If you consider the value network of local food, then you are dealing with something totally different than when you’re looking at value network that belongs to conventional agriculture. It’s just not possible to take out one part of the value network you don’t like (eg. lack of scale in local food distribution), and replace it with a bit that you do like from another system (large distribution from conventional agriculture). Most companies are thus “locked” in their interdependent value network, and couldn’t change their business model to become more sustainable even if they wanted to.
Christensen describes this impossibility very well by analogy to the components of computers, where components belonging to the mainframe computers (physically) can’t fit into the architecture of the mini computer. Both technologies, even though the same in nature, belong to very different value networks. The upshot is that value networks can only keep innovating along the same line of improvement of those business models that befit their network. This is what Christensen calls sustained innovation. It could provide part of the explanation of why companies usually prefer to stick to incremental change when it comes to sustainable development.
Value system order determines how business models deliver on sustainability
Through disruptive innovation it is possible to challenge existing value networks and replace them with new networks with new business models. However, you often see that these disruptive business models are no guarantee that business will deliver on sustainability.
In order to understand why value networks, even though they can be disrupted, will rarely changes in terms of delivery on sustainability, we need to consider a second value system layer: one which expresses the overall order of values which permeate throughout the value network. Let’s call this value system order. I have taken the liberty to use the figure below to depict value system order, taken from the MIT Sloan Management Review. Again, the value system order is a nested system. Ideally the sustainable value system order consists of a well-proportioned spacing between the values of economy, society, and the environment like the one below.
If the value order prioritizes economy over the environment, like for instance in conventional agriculture, the order will look different, something akin to the next figure on the left. Any choice made for business model innovation in this order of values will result in this proportion of delivery on sustainability, regardless of whether we’re talking about sustained innovation, or disruptive types. If you look at the design order of a contrary example, a national park or reserve, then sustainability will look something like the figure on the right. The choice here is always for models which take lots of environment into consideration, link to society but more limitedly so, and the economics of it all is quite negligible.
The main point is that the value system order provides guidance for the designing the hierarchy that you want to implement in the actual value network that operates the value chain. Each value system order will result in a corresponding set of value system hierarchies and business models, which deliver on sustainability according with the proportion of the order.

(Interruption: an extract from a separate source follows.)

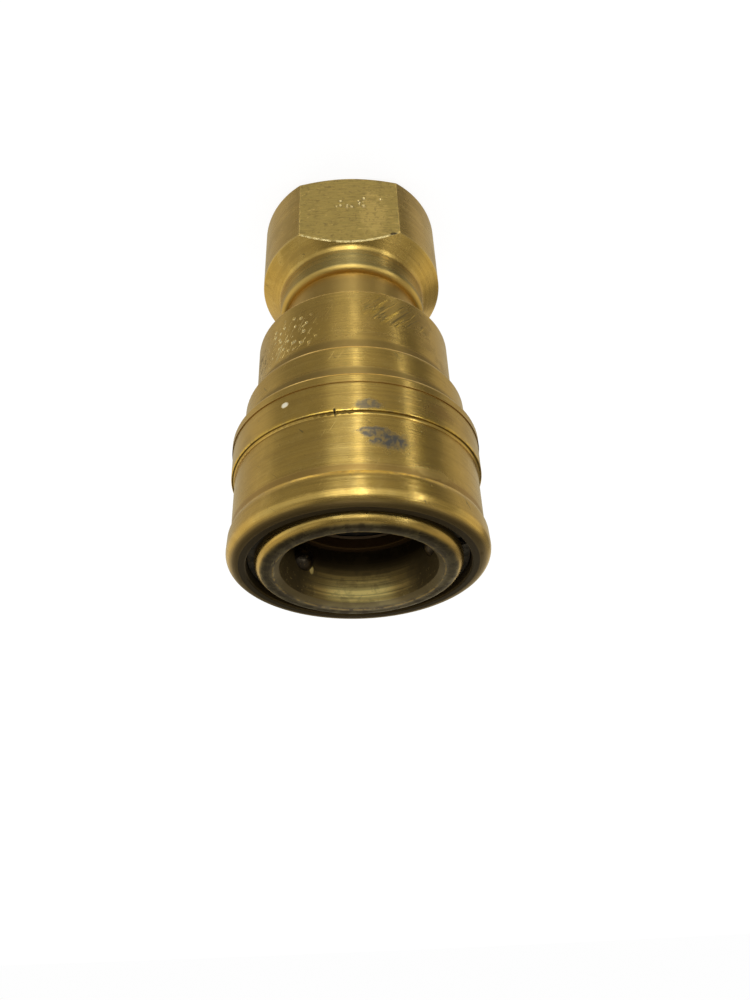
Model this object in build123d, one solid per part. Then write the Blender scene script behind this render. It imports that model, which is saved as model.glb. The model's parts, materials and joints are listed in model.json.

Redesign of value system order and the value network makes or breaks sustainable development
If you look at the relation between the role the value network plays in business model innovation in combination with the value order proposition, we can now argue why existing industry finds it so difficult to deliver on sustainability. They might be willing to reconsider the value order (commiting themselves to sustainability covenants, like the World Business Council for Sustainable Development), but they soon find that they are not ready or able to disrupt their own value network with a different network design hierarchy that will deliver on sustainability in line the with desired value order.
So what might be the alternative? Though still a budding sector, the alternative might lie in the social entrepreneurship sector. Social entrepreneurs practice innovation alchemy, where new business models are designed from an uncompromising value order perspective, but fully flexible in the design of the corresponding value network. This article in Forbes explains along these lines how social entrepreneurs are hacking capitalism. In practice you will find that social entrepreneurs are using their alchemy in an attempt to disrupt incumbent value networks, and replacing them with more sustainability oriented ones.
Regardless of the promise of social enterprise, sustainable change in any case, even from incumbent industry, will need come from the same process. This is a process where firstly a clear sustainable value order is chosen, through which new value network hierarchies are consequently designed that are able to challenge the old capitalist system. Combining both will create the type of disruptive innovation which is needed to transform an industry’s practice to a more sustainable design.
Take away points:
– incumbent firms are often locked in value networks that prevent them from innovating towards more sustainable business models
– disruptive innovation does change value network designs, but they are no guarantee in themselves for sustainable development
– sustainable market transformation will more likely come from companies that adopt well-balanced priorities between economy, society, and the environment, and accordingly create scalable and replicable business models that are able to disrupt an industry’s status quo
– it is more likely that those companies will be social enterprises than existing multinational publicly listed enterprises.